Sojourners associate editor Rose Marie Berger and photographer Ryan Beiler spent a Sunday afternoon in February with Wendell Berry at his farm in Henry County, Kentucky. Berry is the author of more than 40 books of fiction, poetry, and essays including The Unsettling of America, What are People For?, Life is a Miracle, Citizenship Papers, and The Art of the Commonplace. He has farmed in a traditional manner for nearly 40 years.
Sojourners: How does your identity as a writer connect to this region and land?
Wendell Berry: I was born here in Henry County. I grew up in these little towns, and in the countryside, on the farms. All my early memories are here. All the voices that surrounded me from the time I became able to hear were from here. This place where we're sitting today is the old property known as Lane's Landing. Twelve acres, more or less, the deed says. My wife, Tanya, and I came back here in 1964 and have lived here for 39 years, raised our children here. How could you draw a line separating this place and my identity?
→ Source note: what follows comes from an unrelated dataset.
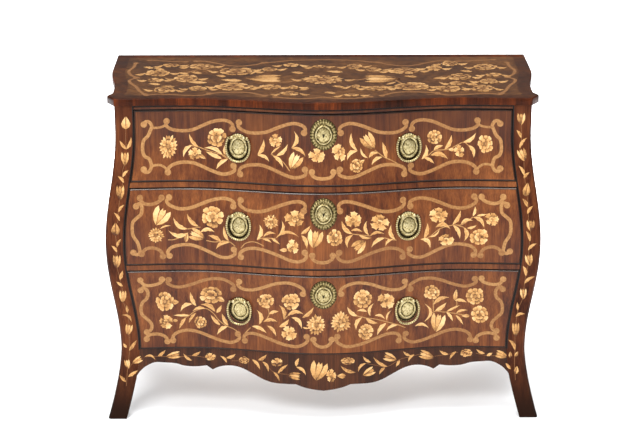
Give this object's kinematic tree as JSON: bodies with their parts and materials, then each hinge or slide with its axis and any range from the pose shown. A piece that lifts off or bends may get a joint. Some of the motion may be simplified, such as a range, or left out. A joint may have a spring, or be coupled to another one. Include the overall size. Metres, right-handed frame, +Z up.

If you've known these places from your early youth, that means that you have a chance to know them in a way that other people never will.
We're on the west side of the Kentucky River, in the Kentucky River Valley. Some people call this the Outer Bluegrass. An old ocean laid down these layers of limestone in the soil. There are lots of trees here. There are white, chinquapin, red, black, and shumard oaks. Those are the principal ones.